'''
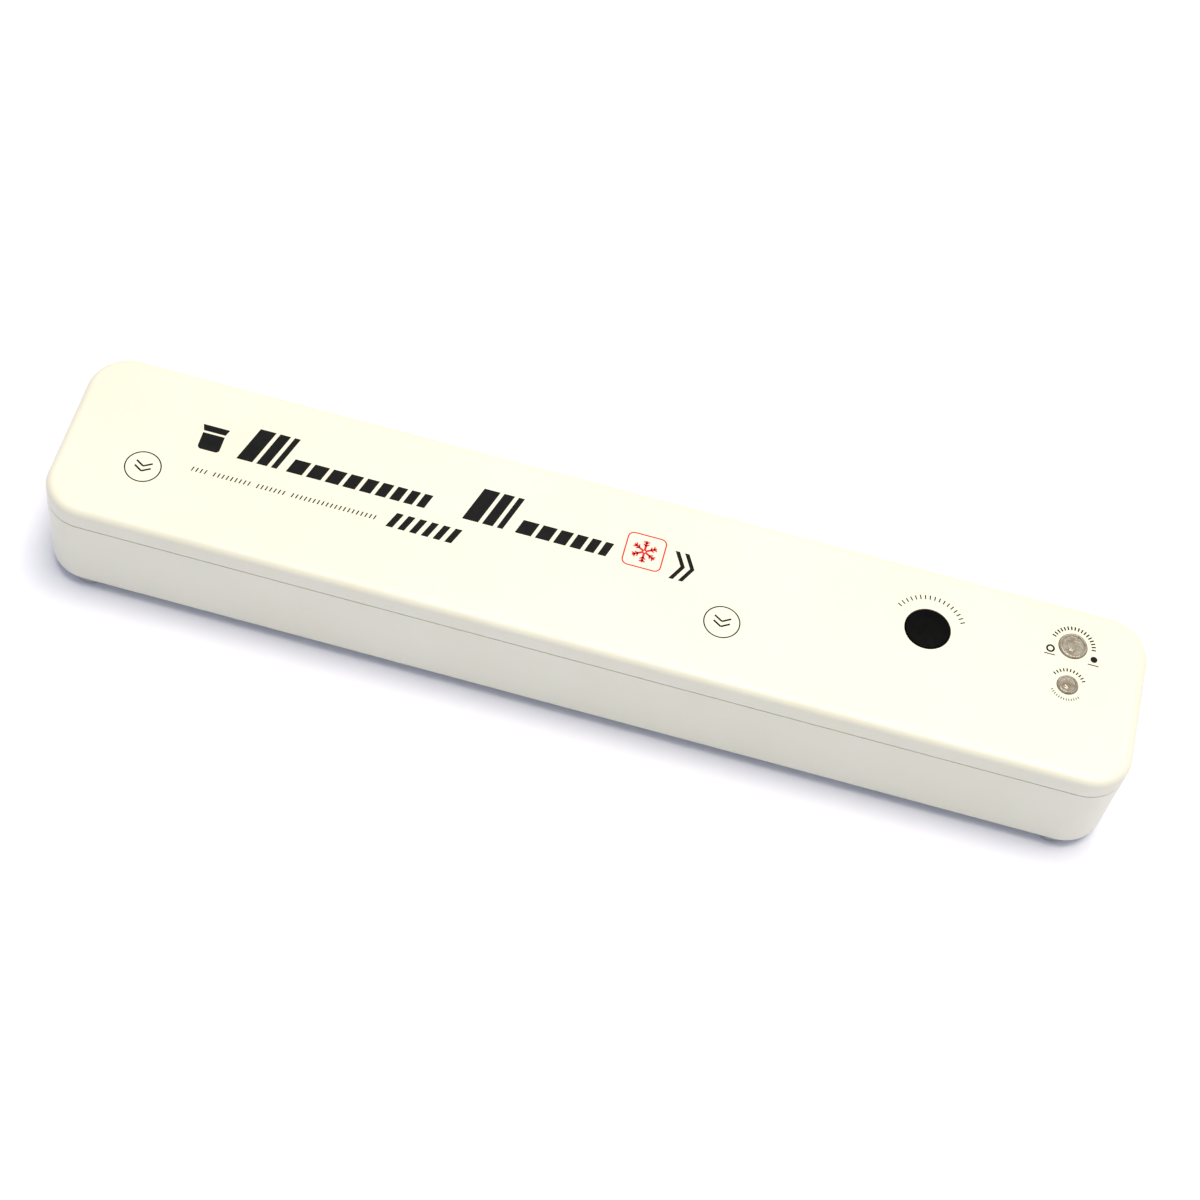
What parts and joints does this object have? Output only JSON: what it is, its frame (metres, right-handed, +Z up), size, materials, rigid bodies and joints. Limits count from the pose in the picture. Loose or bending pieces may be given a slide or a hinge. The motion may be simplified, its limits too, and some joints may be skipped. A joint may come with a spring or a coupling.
{
  "type": "vacuum sealer",
  "caption": "Slim countertop vacuum sealer: hinged lid, bag chamber with gaskets, heated sealing strip, diaphragm pump and push buttons.",
  "frame": {"origin": "on the table under the middle of the machine's bounding box", "axes": "+X along the length to the controls end, +Y to the hinge side (rear), +Z up"},
  "size_m": [0.36, 0.065, 0.0448],
  "materials": {
    "housing_plastic": "cream-white ABS, moulded with a fine satin texture",
    "liner_plastic": "cream-white ABS inner panel, satin",
    "label_film": "blank silver-grey polyester film",
    "foot_rubber": "light grey thermoplastic rubber",
    "screw_steel": "nickel-plated steel",
    "gasket_silicone": "dark grey silicone foam with a skin",
    "heater_laminate": "brown paper-phenolic laminate",
    "nichrome": "flat nichrome ribbon",
    "release_cloth": "brown glass cloth coated with release film",
    "contact_brass": "stamped brass",
    "wire_sleeve": "woven glass-fibre wire sleeve",
    "fitting_plastic": "natural acetal",
    "hose_silicone": "translucent silicone tube",
    "pump_plastic": "black glass-filled nylon",
    "diaphragm_rubber": "moulded black rubber",
    "zinc_steel": "bright zinc-plated sheet steel",
    "ferrite": "sintered ferrite",
    "circuit_board": "green solder mask on glass-epoxy board",
    "switch_plastic": "black moulded switch body",
    "indicator_red": "red diffused epoxy",
    "winding_copper": "enamelled copper winding",
    "capacitor_can": "printed sleeve on an aluminium can, left blank",
    "strip_silicone": "red-brown heat-proof silicone",
    "button_clear": "clear polycarbonate",
    "button_black": "black ABS, fine satin texture",
    "spring_steel": "drawn spring wire"
  },
  "bodies": {
    "base": {"base_housing": "housing_plastic", "vacuum_tray": "housing_plastic", "vacuum_tray_floor": "housing_plastic", "bottom_cover": "housing_plastic", "rating_label": "label_film", "rubber_feet": "foot_rubber", "bottom_cover_screws": "screw_steel", "lower_gasket": "gasket_silicone", "vent_port_gasket": "gasket_silicone", "heater_bar": "heater_laminate", "heating_ribbon": "nichrome", "release_tape": "release_cloth", "heater_terminal_left": "contact_brass", "heater_terminal_right": "contact_brass", "heater_lead_left": "wire_sleeve", "heater_lead_right": "wire_sleeve", "suction_nozzle": "fitting_plastic", "vent_nozzle": "fitting_plastic", "vent_elbow": "fitting_plastic", "suction_hose": "hose_silicone", "vent_hose": "hose_silicone", "pump_crankcase": "pump_plastic", "pump_diaphragm": "diaphragm_rubber", "pump_valve_cover": "pump_plastic", "pump_connecting_rod": "fitting_plastic", "pump_motor_can": "zinc_steel", "pump_motor_end_cap": "pump_plastic", "pump_motor_magnets": "ferrite", "pump_motor_strap": "zinc_steel", "pump_strap_screws": "screw_steel", "control_board": "circuit_board", "control_board_screws": "screw_steel", "push_switches": "switch_plastic", "indicator_leds": "indicator_red", "motor_relay": "switch_plastic", "power_board": "circuit_board", "power_board_screws": "screw_steel", "transformer_core": "ferrite", "transformer_coil": "winding_copper", "capacitor": "capacitor_can", "power_inlet": "pump_plastic", "power_inlet_pins": "contact_brass"},
    "lid": {"lid_cover": "housing_plastic", "lid_liner": "liner_plastic", "upper_gasket": "gasket_silicone", "pressing_strip": "strip_silicone", "lid_screws": "screw_steel", "hinge_pins": "screw_steel", "vacuum_seal_button_spring": "spring_steel", "seal_only_button_spring": "spring_steel", "releasing_valve_spring": "spring_steel"},
    "vacuum_seal_button": {"vacuum_seal_button": "button_clear"},
    "seal_only_button": {"seal_only_button": "button_clear"},
    "releasing_valve": {"releasing_valve_button": "button_black", "releasing_valve_seal": "gasket_silicone", "releasing_valve_clip": "spring_steel"},
    "pump_rotor": {"pump_shaft": "screw_steel", "pump_armature": "zinc_steel", "pump_eccentric": "contact_brass"}
  },
  "joints": [
    {"name": "lid_hinge", "type": "hinge", "parent": "base", "child": "lid", "pos_m": [0, 0.0291, 0.0393], "axis": [-1, 0, 0], "range_deg": [0, 100]},
    {"name": "vacuum_seal_press", "type": "slide", "parent": "lid", "child": "vacuum_seal_button", "axis": [0, 0, -1], "range_m": [0, 0.0015], "stiffness_N_per_m": 400, "springref_m": -0.001, "deforming": ["vacuum_seal_button_spring"]},
    {"name": "seal_only_press", "type": "slide", "parent": "lid", "child": "seal_only_button", "axis": [0, 0, -1], "range_m": [0, 0.0015], "stiffness_N_per_m": 400, "springref_m": -0.001, "deforming": ["seal_only_button_spring"]},
    {"name": "releasing_valve_press", "type": "slide", "parent": "lid", "child": "releasing_valve", "axis": [0, 0, -1], "range_m": [0, 0.0012], "stiffness_N_per_m": 900, "springref_m": -0.0015, "deforming": ["releasing_valve_spring"]},
    {"name": "pump_spin", "type": "hinge", "parent": "base", "child": "pump_rotor", "pos_m": [0.13, -0.0135, 0.0184], "axis": [1, 0, 0], "continuous": true}
  ]
}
'''
Copy all lines from the material that include "bodies".

What parts and joints does this object have? Output only JSON: what it is, its frame (metres, right-handed, +Z up), size, materials, rigid bodies and joints. Limits count from the pose in the picture. Loose or bending pieces may be given a slide or a hinge. The motion may be simplified, its limits too, and some joints may be skipped. A joint may come with a spring or a coupling.
  "bodies": {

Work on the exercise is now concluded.